Se trata de un asunto de diseño institucional. Los constituyentes de 1787 diseñaron a propósito un ejecutivo débil, fuertemente limitado por el legislativo. La estabilidad política de los Estados Unidos se ha debido a que no han existido grandes litigios en torno a los derechos de propiedad –con excepción, de nuevo, del momento de la guerra civil– y a que el papel del Estado ha estado fuertemente constreñido y su capacidad redistributiva ha sido relativamente limitada (aunque no existe arreglo institucional que no tenga consecuencias distributivas).
En México el presidencialismo, diseñado específicamente para resolver la gobernación en las condiciones específicas de los Estados Unidos primigenios, fue tomado como modelo universal y copiado desde la Constitución de 1824 con resultados muy malos, pues fracasó desde un principio. El enfrentamiento recurrente entre ejecutivo y legislativo ha llevado una y otra vez a la caída de gobiernos o, en los últimos tiempos, a una ineficacia gubernamental pasmosa. La falta de incentivos para que los legisladores colaboren con el presidente ha llevado a que sólo haya habido estabilidad con eficacia gubernamental cuando se ha forzado desde la presidencia la sumisión del legislativo, primero durante el porfiriato, gracias al control centralizado de las elecciones, y después durante la época del monopolio político del PRI, cuando se combinó control electoral con incentivos disciplinarios como la no reelección inmediata de legisladores, con lo que la carrera política de diputados y senadores pasó a depender de la lealtad mostrada al presidente en turno.
El presidente Peña Nieto ha comenzado su gobierno con un éxito sin precedentes: logró un acuerdo político transpartidista que al menos ya ha dado un fruto notable: la reforma constitucional en materia educativa. Así, al inicio de su mandato parece mostrar que el presidencialismo sí puede permitir la gobernación en condiciones de pluralidad democrática cuando existen habilidades políticas. Sin embargo, nada garantiza que las condiciones que llevaron al pacto vayan a durar todo el sexenio, ni que los partidos se mantengan leales a él en la medida en la que sus incentivos políticos cambien, por ejemplo ante elecciones locales. El régimen presidencial tiene la enorme limitación de que para hacer avanzar su programa político el ejecutivo siempre tendrá que negociar coaliciones legislativas puntuales cuando su partido no tenga mayoría absoluta en ambas cámaras. Los arreglos parlamentarios resuelven precisamente ese tema: el gobierno se basa en una mayoría legislativa, ya sea de un solo partido o de coalición que dura toda la legislatura, de ahí que el margen de maniobra del ejecutivo sea mucho mayor.
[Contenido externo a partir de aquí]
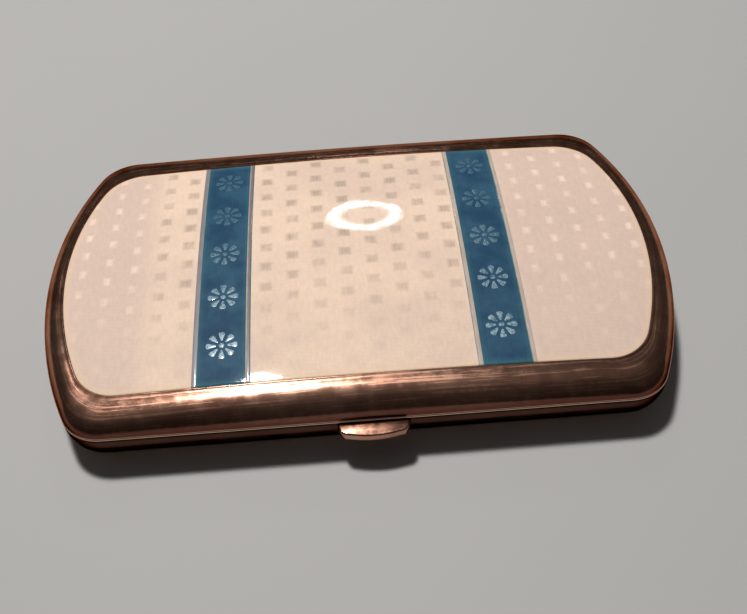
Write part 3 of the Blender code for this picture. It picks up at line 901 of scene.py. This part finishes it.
def add_base(finishes):
    """The base: a rounded belly on a flat foot, and a bead that answers the lid's."""
    foot, foot_inside = CASE.inset(FOOT_INSET), CASE.inset(FOOT_INSET + FOOT_WALL)
    belly = arc_rings(level_ring(CASE, SIDE_TOP), level_ring(foot, 0), SWEEP_STEPS)
    bead_z = BASE_TOP - BEAD_RADIUS
    rings = [[Vector((x * s, y * s, 0)) for x, y in foot.points()] for s in FOOT_SHARES]
    rings = [[Vector((0, 0, 0))], *rings, *reversed(belly)]
    rings += bead_rings(CASE, bead_z, -BEAD_OPEN, math.pi / 2)
    inner_low = level_ring(foot_inside, FLOOR_TOP)
    inner_high = level_ring(CASE.inset(WALL), SIDE_TOP)
    rings += [level_ring(CASE.inset(WALL), BASE_TOP)]
    rings += arc_rings(inner_high, inner_low, ARC_STEPS * 2)
    rings += [[Vector((0, 0, FLOOR_TOP))]]
    base = add_piece(
        "base_case", loft(rings), finishes.rose_base, "base_shell", "base"
    )
    tab_low, tab_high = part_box("thumb_piece")
    notch = box(
        (tab_low.x - NOTCH_GAP, case_low.y - CUT_MARGIN, tab_low.z - NOTCH_GAP),
        (tab_high.x + NOTCH_GAP, case_low.y + NOTCH_DEPTH, LID_BOTTOM),
    )
    carve(base, [hinge_groove(), notch])


def add_tray(finishes):
    """The tray, with a round foot to its wall inside and out."""
    low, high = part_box("pill_tray")
    inside = TRAY.inset(TRAY_WALL)
    floor = low.z + TRAY_WALL
    bend = low.z + TRAY_ROUND
    foot = level_ring(TRAY.inset(TRAY_ROUND), low.z)
    foot_inside = level_ring(inside.inset(TRAY_WALL), floor)
    outer = arc_rings(level_ring(TRAY, bend), foot, ARC_STEPS * 2)
    inner = arc_rings(level_ring(inside, bend), foot_inside, ARC_STEPS * 2)
    rings = [[Vector((0, 0, low.z))], *reversed(outer)]
    rings += [level_ring(TRAY, high.z), level_ring(inside, high.z)]
    rings += [*inner, [Vector((0, 0, floor))]]
    add_piece("tray", loft(rings), finishes.gilt, "pill_tray", "base")


def add_inner_flange(finishes):
    """The flange round the tray, with the rib that the lid closes over."""
    low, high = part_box("inner_frame")
    edge, back = RIB_INSET, RIB_INSET + RIB_THICKNESS
    section = [
        (edge, low.z, 0),
        (edge, high.z, SOFT_EDGE),
        (back, high.z, SOFT_EDGE),
        (back, FLANGE_TOP, SOFT_EDGE),
    ]
    rings = section_rings(CASE, section)
    mouth = TRAY.inset(TRAY_WALL)
    rings += [
        level_ring(mouth.inset(-SOFT_EDGE), FLANGE_TOP),
        level_ring(mouth, FLANGE_TOP - SOFT_EDGE),
        level_ring(mouth, low.z),
    ]
    piece = add_piece(
        "inner_flange", loft(rings, closed=True), finishes.gilt, "inner_frame", "base"
    )
    tab_low, tab_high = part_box("thumb_piece")
    hook_low, hook_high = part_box("latch_hook")
    room = box(
        (tab_low.x - ROOM_GAP, case_low.y, low.z - CUT_MARGIN),
        (tab_high.x + ROOM_GAP, TAB_INNER_Y + ROOM_BACK, high.z + CUT_MARGIN),
    )
    slot = box(
        (hook_low.x - SLOT_GAP, hook_low.y - SLOT_GAP, low.z - CUT_MARGIN),
        (hook_high.x + SLOT_GAP, hook_high.y + ROOM_BACK, high.z + CUT_MARGIN),
    )
    carve(piece, [room, slot])


def add_hinge(finishes):
    """Chamfered knuckles on the base and on the lid, and the pin through them."""
    for owner, count in (("base", 4), ("lid", 3)):
        for n in range(1, count + 1):
            node = f"{owner}_knuckle_{n}"
            low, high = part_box(node)
            radius = (high.z - low.z) / 2
            chamfer = KNUCKLE_CHAMFER
            profile = [
                (low.x, BORE_RADIUS),
                (low.x, radius - chamfer),
                (low.x + chamfer / 3, radius - chamfer / 3),
                (low.x + chamfer, radius),
                (high.x - chamfer, radius),
                (high.x - chamfer / 3, radius - chamfer / 3),
                (high.x, radius - chamfer),
                (high.x, BORE_RADIUS),
            ]
            made = moved(loft(turned(profile, "X"), closed=True), (0, HINGE.y, HINGE.z))
            add_piece(f"{owner}_hinge_{n}", made, finishes.rose_plain, node, owner)
    radius = (hinge_high.z - hinge_low.z) / 2
    dome = radius / 3
    profile = [(hinge_low.x, radius - dome), (hinge_low.x + dome, radius)]
    profile += [(hinge_high.x - dome, radius), (hinge_high.x, radius - dome)]
    made = moved(loft(turned(profile, "X")), (0, HINGE.y, HINGE.z))
    add_piece("pin", made, finishes.steel, "hinge_pin", "base")


def tab_outline(low, high):
    """The thumb-piece from above: a bowed front edge between two round corners."""
    middle, half = (low.x + high.x) / 2, (high.x - low.x) / 2
    flat = half - TAB_CORNER
    right = [(half, TAB_INNER_Y)]
    for angle in steps(0, math.pi / 2, TAB_STEPS):
        x = flat + TAB_CORNER * math.cos(angle)
        right.append((x, low.y + TAB_BOW + TAB_CORNER * (1 - math.sin(angle))))
    right += [(x, low.y + TAB_BOW * (x / flat) ** 2) for x in steps(flat, 0, TAB_STEPS)]
    outline = right + [(0, low.y)] + [(-x, y) for x, y in reversed(right)]
    return [(middle + x, y) for x, y in outline]


def add_latch(finishes):
    """The thumb-piece with its tongue, the hook, the leaf spring on its posts, and the lid's catch."""
    low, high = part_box("thumb_piece")
    outline = tab_outline(low, high)
    tab = add_piece(
        "push_tab", slab(outline, low.z, high.z, True), finishes.rose_plain,
        "thumb_piece", "latch",
    )
    bevel(tab, TAB_EDGE, 5)
    tongue = box(
        (-TONGUE_HALF, TAB_INNER_Y - TAB_CORNER, TONGUE_LOW), (TONGUE_HALF, high.y, TONGUE_HIGH)
    )
    carve(tab, [tongue], "UNION")

    low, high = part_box("latch_hook")
    front = high.y - HOOK_THICKNESS
    section = [(front, low.z), (high.y, low.z), (high.y, high.z)]
    section += [(low.y + SOFT_EDGE * 2, high.z), (low.y, NOSE_LOW + SOFT_EDGE), (low.y, NOSE_LOW)]
    section += [(front, NOSE_LOW)]
    hook = add_piece(
        "hook", slab(section, low.x, high.x, False), finishes.gilt, "latch_hook", "latch"
    )
    bevel(hook, SOFT_EDGE / 2)

    low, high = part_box("lid_catch")
    section = [(low.y, low.z), (high.y, low.z), (high.y, high.z), (low.y, high.z)]
    catch = add_piece(
        "catch", slab(section, low.x, high.x, False), finishes.gilt, "lid_catch", "lid"
    )
    bevel(catch, SOFT_EDGE / 2)

    low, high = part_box("latch_spring")
    leaf = []
    for n in range(SPRING_STEPS + 1):
        along = 2 * n / SPRING_STEPS - 1
        y = low.y + SPRING_BOW * along**2
        narrow = SOFT_EDGE * 4 * abs(along) ** 12
        corners = ((y, low.z + narrow), (y + SPRING_THICKNESS, low.z + narrow))
        corners += ((y + SPRING_THICKNESS, high.z - narrow), (y, high.z - narrow))
        leaf.append([Vector((along * high.x, *corner)) for corner in corners])
    spring = add_piece(
        "leaf_spring", loft(leaf), finishes.steel, "latch_spring", "latch"
    )
    bevel(spring, SOFT_EDGE / 3, 2)

    for side in ("left", "right"):
        low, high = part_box(f"spring_post_{side}")
        middle, radius = (low + high) / 2, (high.x - low.x) / 2
        profile = [(low.z, radius), (high.z - radius / 3, radius), (high.z, radius * 2 / 3)]
        made = moved(loft(turned(profile, "Z")), (middle.x, middle.y, 0))
        add_piece(f"post_{side}", made, finishes.gilt, f"spring_post_{side}", "base")


# ------------------------------------------------------------------------------------- stage


def add_camera():
    """In front of the case, looking down at it, tilted a little."""
    data = bpy.data.cameras.new("camera")
    data.lens = CAMERA_LENS
    data.sensor_width = CAMERA_SENSOR
    data.clip_start = CAMERA_NEAR
    camera = bpy.data.objects.new("camera", data)
    bpy.context.scene.collection.objects.link(camera)
    turn = Matrix.Rotation(math.radians(CAMERA_YAW), 4, "Z")
    turn @= Matrix.Rotation(math.radians(90 - CAMERA_PITCH), 4, "X")
    turn @= Matrix.Rotation(math.radians(CAMERA_ROLL), 4, "Z")
    camera.matrix_world = Matrix.Translation(CAMERA_PLACE) @ turn
    bpy.context.scene.camera = camera


def add_floor():
    """A plain pale floor."""
    made = bmesh.new()
    bmesh.ops.create_circle(made, cap_ends=True, segments=FLOOR_SIDES, radius=FLOOR_RADIUS)
    mesh = bpy.data.meshes.new("floor")
    made.to_mesh(mesh)
    made.free()
    floor = bpy.data.objects.new("floor", mesh)
    bpy.context.scene.collection.objects.link(floor)
    finish = Finish("floor", Roughness=0.6)
    cloud = finish.noise(finish.place(), (0.01, 0.01, 0.01), 2.0, 0.5)
    finish.feed("Base Color", finish.mix(cloud, (0.40, 0.397, 0.392, 1), (0.43, 0.426, 0.42, 1)))
    mesh.materials.append(finish.material)


def direction(azimuth, elevation):
    """A unit vector. Azimuth 0 is behind the case (+Y) and 90 to its right (+X)."""
    a, e = math.radians(azimuth), math.radians(elevation)
    return Vector((math.sin(a) * math.cos(e), math.cos(a) * math.cos(e), math.sin(e)))


def softbox(name, towards, aim, size, power):
    """A round soft light that faces the point it is aimed at."""
    data = bpy.data.lights.new(name, "AREA")
    data.shape = "DISK"
    data.size = size
    data.energy = power
    data.color = LIGHT_COLOUR
    light = bpy.data.objects.new(name, data)
    bpy.context.scene.collection.objects.link(light)
    away = direction(*towards)
    light.location = Vector(aim) + away * LIGHT_DISTANCE
    light.rotation_euler = away.to_track_quat("Z", "Y").to_euler()
    return light


def make_ring(light):
    """Dims the middle of a round light, which leaves a soft ring."""
    light.use_nodes = True
    nodes, links = light.node_tree.nodes, light.node_tree.links
    parametric = nodes.new("ShaderNodeNewGeometry").outputs["Parametric"]
    centred = nodes.new("ShaderNodeVectorMath")
    centred.operation = "SUBTRACT"
    centred.inputs[1].default_value = (0.5, 0.5, 0)
    length = nodes.new("ShaderNodeVectorMath")
    length.operation = "LENGTH"
    links.new(parametric, centred.inputs[0])
    links.new(centred.outputs[0], length.inputs[0])
    strength = nodes.new("ShaderNodeMath")
    strength.operation = "MULTIPLY"
    for n, (start, end, low) in enumerate((RING_INSIDE, RING_OUTSIDE)):
        ring = nodes.new("ShaderNodeMapRange")
        ring.interpolation_type = "SMOOTHSTEP"
        ring.inputs["From Min"].default_value = start
        ring.inputs["From Max"].default_value = end
        ring.inputs["To Min"].default_value = low
        links.new(length.outputs["Value"], ring.inputs["Value"])
        links.new(ring.outputs["Result"], strength.inputs[n])
    links.new(strength.outputs[0], nodes["Emission"].inputs["Strength"])


def add_world():
    """A soft dome: brightest high up behind the case, dim elsewhere, pale at and under the horizon."""
    world = bpy.data.worlds.new("studio")
    bpy.context.scene.world = world
    world.use_nodes = True
    nodes, links = world.node_tree.nodes, world.node_tree.links
    coordinates = nodes.new("ShaderNodeTexCoord")
    towards = nodes.new("ShaderNodeVectorMath")
    towards.operation = "DOT_PRODUCT"
    towards.inputs[1].default_value = direction(*DOME_TOWARDS)
    ramp = nodes.new("ShaderNodeValToRGB")
    ramp.color_ramp.interpolation = "EASE"
    ramp.color_ramp.elements[0].color = DOME_DARKEST
    ramp.color_ramp.elements[1].color = DOME_BRIGHTEST
    for place, level in DOME_LEVELS:
        element = ramp.color_ramp.elements.new(place)
        element.color = (level, level * 0.98, level * 0.95, 1)
    share = nodes.new("ShaderNodeMath")
    share.operation = "MULTIPLY_ADD"
    share.inputs[1].default_value = 0.5
    share.inputs[2].default_value = 0.5
    background = nodes["Background"]
    links.new(coordinates.outputs["Generated"], towards.inputs[0])
    links.new(towards.outputs["Value"], share.inputs[0])
    links.new(share.outputs[0], ramp.inputs[0])
    height = nodes.new("ShaderNodeSeparateXYZ")
    horizon = nodes.new("ShaderNodeMapRange")
    horizon.interpolation_type = "SMOOTHSTEP"
    horizon.inputs["To Max"].default_value = 0.0
    for socket, value in zip(("From Min", "From Max", "To Min"), HORIZON):
        horizon.inputs[socket].default_value = value
    total = nodes.new("ShaderNodeMix")
    total.data_type = "RGBA"
    total.blend_type = "ADD"
    total.inputs[0].default_value = 1.0
    links.new(coordinates.outputs["Generated"], height.inputs[0])
    links.new(height.outputs[2], horizon.inputs["Value"])
    links.new(ramp.outputs[0], total.inputs[6])
    links.new(horizon.outputs["Result"], total.inputs[7])
    links.new(total.outputs[2], background.inputs["Color"])
    background.inputs["Strength"].default_value = 1.0


def add_lights():
    """A small key, a larger fill that isn't mirrored in the metal, and a ring lamp behind."""
    add_world()
    softbox("key", KEY_TOWARDS, KEY_AIM, KEY_SIZE, KEY_POWER)
    fill = softbox("fill", KEY_TOWARDS, KEY_AIM, FILL_SIZE, FILL_POWER)
    fill.visible_glossy = False
    lamp = softbox("lamp", LAMP_TOWARDS, LAMP_AIM, LAMP_SIZE, LAMP_POWER)
    make_ring(lamp.data)
    bpy.context.scene.view_settings.view_transform = "Standard"


add_camera()
add_floor()
add_lights()
finishes = Finishes()
add_lid_rim(finishes)
add_lid_sheets(finishes)
add_enamel(finishes)
add_rosettes(finishes)
add_base(finishes)
add_tray(finishes)
add_inner_flange(finishes)
add_hinge(finishes)
add_latch(finishes)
El pacto por México fue un logro de inicio de sexenio notable, pero su estabilidad depende de la voluntad y de los intereses cambiantes de los partidos firmantes; no es una coalición sólida del tipo parlamentario y no hay garantía alguna de que el listado programático enunciado se complete de aquí a las elecciones de medio término. El presidencialismo mexicano, como el de los Estados Unidos, seguirá siendo fuente de inestabilidad e ineficacia gubernamental.